■ Stated exercise ■
Output all lines exactly.
==*==
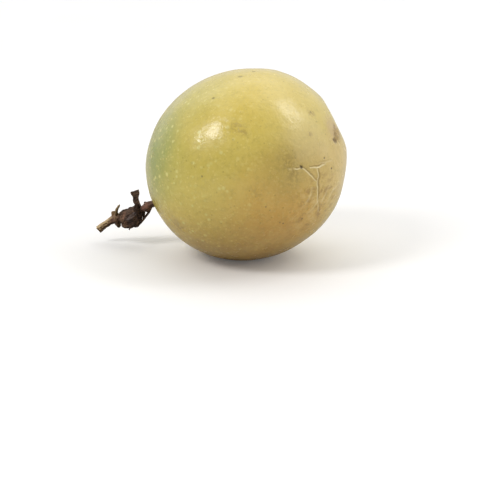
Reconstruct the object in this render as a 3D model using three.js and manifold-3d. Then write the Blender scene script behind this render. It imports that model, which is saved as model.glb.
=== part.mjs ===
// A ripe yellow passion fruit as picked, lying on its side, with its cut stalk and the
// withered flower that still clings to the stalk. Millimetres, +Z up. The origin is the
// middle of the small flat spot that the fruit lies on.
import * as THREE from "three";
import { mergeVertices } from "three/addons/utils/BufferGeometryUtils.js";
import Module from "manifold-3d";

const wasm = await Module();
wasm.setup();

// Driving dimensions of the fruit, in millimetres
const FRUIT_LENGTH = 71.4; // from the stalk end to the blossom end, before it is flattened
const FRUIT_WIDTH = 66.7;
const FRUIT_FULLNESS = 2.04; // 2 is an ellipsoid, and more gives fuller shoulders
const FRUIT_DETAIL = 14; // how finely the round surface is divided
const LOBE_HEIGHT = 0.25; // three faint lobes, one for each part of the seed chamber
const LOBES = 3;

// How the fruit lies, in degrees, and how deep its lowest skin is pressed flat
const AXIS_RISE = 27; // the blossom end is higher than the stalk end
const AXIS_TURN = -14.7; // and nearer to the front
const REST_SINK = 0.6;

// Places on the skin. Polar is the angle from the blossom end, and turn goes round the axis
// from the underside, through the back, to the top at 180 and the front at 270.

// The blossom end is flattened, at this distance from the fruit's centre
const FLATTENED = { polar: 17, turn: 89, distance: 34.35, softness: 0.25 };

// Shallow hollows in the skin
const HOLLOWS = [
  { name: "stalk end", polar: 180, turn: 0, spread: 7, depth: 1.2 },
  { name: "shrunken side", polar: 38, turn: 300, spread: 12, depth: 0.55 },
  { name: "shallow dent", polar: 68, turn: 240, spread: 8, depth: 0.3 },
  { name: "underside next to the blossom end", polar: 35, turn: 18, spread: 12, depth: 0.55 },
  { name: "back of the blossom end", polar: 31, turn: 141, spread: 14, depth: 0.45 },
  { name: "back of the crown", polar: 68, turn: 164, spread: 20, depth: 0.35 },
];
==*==
■ Full output ■
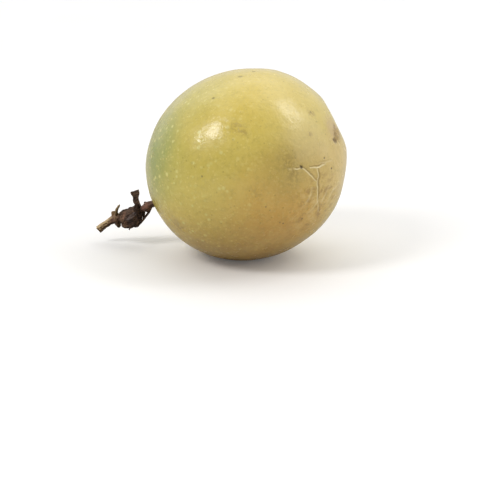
Reconstruct the object in this render as a 3D model using three.js and manifold-3d. Then write the Blender scene script behind this render. It imports that model, which is saved as model.glb.
=== part.mjs ===
// A ripe yellow passion fruit as picked, lying on its side, with its cut stalk and the
// withered flower that still clings to the stalk. Millimetres, +Z up. The origin is the
// middle of the small flat spot that the fruit lies on.
import * as THREE from "three";
import { mergeVertices } from "three/addons/utils/BufferGeometryUtils.js";
import Module from "manifold-3d";

const wasm = await Module();
wasm.setup();

// Driving dimensions of the fruit, in millimetres
const FRUIT_LENGTH = 71.4; // from the stalk end to the blossom end, before it is flattened
const FRUIT_WIDTH = 66.7;
const FRUIT_FULLNESS = 2.04; // 2 is an ellipsoid, and more gives fuller shoulders
const FRUIT_DETAIL = 14; // how finely the round surface is divided
const LOBE_HEIGHT = 0.25; // three faint lobes, one for each part of the seed chamber
const LOBES = 3;

// How the fruit lies, in degrees, and how deep its lowest skin is pressed flat
const AXIS_RISE = 27; // the blossom end is higher than the stalk end
const AXIS_TURN = -14.7; // and nearer to the front
const REST_SINK = 0.6;

// Places on the skin. Polar is the angle from the blossom end, and turn goes round the axis
// from the underside, through the back, to the top at 180 and the front at 270.

// The blossom end is flattened, at this distance from the fruit's centre
const FLATTENED = { polar: 17, turn: 89, distance: 34.35, softness: 0.25 };

// Shallow hollows in the skin
const HOLLOWS = [
  { name: "stalk end", polar: 180, turn: 0, spread: 7, depth: 1.2 },
  { name: "shrunken side", polar: 38, turn: 300, spread: 12, depth: 0.55 },
  { name: "shallow dent", polar: 68, turn: 240, spread: 8, depth: 0.3 },
  { name: "underside next to the blossom end", polar: 35, turn: 18, spread: 12, depth: 0.55 },
  { name: "back of the blossom end", polar: 31, turn: 141, spread: 14, depth: 0.45 },
  { name: "back of the crown", polar: 68, turn: 164, spread: 20, depth: 0.35 },
];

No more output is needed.